All lines holding the string "code" are to be shown.

[CAD and scene scripts]
-*-*-
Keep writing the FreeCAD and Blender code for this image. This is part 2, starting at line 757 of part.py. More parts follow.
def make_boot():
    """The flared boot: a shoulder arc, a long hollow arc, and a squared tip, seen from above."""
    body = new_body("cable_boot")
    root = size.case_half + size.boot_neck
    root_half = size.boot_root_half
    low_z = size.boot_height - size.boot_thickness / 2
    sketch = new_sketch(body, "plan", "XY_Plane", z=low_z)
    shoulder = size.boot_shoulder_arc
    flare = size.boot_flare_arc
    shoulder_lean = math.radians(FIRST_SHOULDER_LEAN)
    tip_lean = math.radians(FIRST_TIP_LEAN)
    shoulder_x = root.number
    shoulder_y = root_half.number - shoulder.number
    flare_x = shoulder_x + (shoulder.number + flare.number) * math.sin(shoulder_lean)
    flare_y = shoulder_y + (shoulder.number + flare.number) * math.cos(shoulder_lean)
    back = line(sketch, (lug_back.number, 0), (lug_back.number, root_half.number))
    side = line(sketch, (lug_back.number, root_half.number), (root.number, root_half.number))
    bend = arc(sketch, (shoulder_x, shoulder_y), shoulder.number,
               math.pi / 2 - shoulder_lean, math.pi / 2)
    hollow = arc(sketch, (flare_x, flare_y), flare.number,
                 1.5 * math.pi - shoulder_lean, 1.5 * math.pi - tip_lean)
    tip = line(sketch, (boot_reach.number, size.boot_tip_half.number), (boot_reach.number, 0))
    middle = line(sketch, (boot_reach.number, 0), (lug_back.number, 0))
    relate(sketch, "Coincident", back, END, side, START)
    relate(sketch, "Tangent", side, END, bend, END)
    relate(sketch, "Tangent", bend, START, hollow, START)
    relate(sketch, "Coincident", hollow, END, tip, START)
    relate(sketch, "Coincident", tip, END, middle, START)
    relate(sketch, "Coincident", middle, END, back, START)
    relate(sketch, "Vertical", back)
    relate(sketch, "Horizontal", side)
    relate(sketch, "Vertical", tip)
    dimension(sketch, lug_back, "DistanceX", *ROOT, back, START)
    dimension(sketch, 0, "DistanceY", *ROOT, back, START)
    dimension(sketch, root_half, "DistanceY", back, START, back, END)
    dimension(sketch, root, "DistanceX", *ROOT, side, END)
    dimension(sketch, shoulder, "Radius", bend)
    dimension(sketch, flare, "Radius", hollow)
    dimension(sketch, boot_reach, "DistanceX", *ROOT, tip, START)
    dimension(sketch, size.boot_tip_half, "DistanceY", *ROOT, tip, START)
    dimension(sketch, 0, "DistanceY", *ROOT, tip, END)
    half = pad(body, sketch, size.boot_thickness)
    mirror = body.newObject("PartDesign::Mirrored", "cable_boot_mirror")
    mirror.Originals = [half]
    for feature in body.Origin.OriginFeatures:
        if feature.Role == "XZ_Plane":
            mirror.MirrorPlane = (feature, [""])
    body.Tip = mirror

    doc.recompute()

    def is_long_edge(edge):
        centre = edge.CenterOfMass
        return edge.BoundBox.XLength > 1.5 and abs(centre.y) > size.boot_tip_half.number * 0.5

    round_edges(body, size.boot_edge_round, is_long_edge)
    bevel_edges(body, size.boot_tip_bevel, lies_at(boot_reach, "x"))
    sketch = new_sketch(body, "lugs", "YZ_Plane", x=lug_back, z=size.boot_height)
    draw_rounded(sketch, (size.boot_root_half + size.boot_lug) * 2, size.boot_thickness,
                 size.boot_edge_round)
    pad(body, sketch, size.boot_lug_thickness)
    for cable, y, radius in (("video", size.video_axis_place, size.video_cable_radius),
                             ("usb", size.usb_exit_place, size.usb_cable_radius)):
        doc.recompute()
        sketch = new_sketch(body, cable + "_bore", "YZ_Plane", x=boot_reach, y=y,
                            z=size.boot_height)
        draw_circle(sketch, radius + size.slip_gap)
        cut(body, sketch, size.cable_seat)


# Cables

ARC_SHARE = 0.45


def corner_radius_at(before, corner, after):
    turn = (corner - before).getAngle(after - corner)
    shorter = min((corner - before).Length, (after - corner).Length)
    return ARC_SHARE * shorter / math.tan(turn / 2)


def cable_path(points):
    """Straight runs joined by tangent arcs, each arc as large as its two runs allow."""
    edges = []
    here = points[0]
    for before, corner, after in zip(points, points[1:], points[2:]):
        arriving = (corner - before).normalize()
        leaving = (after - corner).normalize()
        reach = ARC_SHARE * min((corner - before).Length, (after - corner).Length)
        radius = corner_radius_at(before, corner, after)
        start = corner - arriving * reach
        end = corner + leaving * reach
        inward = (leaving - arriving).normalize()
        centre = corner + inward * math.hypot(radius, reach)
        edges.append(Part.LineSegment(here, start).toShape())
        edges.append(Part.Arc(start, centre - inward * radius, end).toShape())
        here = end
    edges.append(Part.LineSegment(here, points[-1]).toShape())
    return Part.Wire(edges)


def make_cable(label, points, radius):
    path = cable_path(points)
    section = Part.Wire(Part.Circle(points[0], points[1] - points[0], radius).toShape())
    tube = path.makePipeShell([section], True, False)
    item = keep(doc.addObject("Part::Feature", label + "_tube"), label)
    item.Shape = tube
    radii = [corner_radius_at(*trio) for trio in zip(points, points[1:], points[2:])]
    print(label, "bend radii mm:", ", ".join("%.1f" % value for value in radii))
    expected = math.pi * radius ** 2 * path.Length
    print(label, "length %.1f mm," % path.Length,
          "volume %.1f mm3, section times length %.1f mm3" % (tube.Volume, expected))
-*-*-
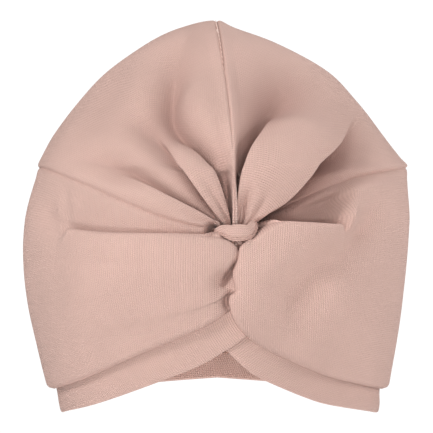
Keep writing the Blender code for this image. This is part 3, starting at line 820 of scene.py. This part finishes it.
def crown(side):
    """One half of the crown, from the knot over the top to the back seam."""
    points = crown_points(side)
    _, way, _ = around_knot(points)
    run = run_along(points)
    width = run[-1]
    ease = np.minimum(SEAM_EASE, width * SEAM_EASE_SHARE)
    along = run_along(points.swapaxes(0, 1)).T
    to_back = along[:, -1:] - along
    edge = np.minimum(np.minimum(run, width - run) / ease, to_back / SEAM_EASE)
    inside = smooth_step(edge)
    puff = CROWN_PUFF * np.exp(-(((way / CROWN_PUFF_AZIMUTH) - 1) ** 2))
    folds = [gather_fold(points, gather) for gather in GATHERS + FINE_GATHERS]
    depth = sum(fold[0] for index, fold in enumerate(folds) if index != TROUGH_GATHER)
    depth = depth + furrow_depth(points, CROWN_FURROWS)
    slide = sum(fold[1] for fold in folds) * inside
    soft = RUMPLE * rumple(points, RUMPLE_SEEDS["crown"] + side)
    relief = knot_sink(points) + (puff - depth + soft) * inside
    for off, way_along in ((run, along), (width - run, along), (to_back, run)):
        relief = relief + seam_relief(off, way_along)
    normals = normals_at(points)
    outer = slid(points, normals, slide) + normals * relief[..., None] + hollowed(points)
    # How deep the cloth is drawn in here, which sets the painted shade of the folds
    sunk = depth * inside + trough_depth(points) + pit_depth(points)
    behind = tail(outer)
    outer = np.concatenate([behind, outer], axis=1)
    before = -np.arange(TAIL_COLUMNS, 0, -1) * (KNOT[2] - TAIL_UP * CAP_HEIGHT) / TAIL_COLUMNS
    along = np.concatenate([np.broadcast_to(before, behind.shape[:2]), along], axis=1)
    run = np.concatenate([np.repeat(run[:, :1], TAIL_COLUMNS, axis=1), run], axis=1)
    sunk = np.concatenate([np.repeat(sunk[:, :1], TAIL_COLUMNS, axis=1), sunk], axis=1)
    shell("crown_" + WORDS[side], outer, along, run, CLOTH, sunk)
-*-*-
§ **Task output**
Keep writing the FreeCAD and Blender code for this image. This is part 2, starting at line 757 of part.py. More parts follow.
Keep writing the Blender code for this image. This is part 3, starting at line 820 of scene.py. This part finishes it.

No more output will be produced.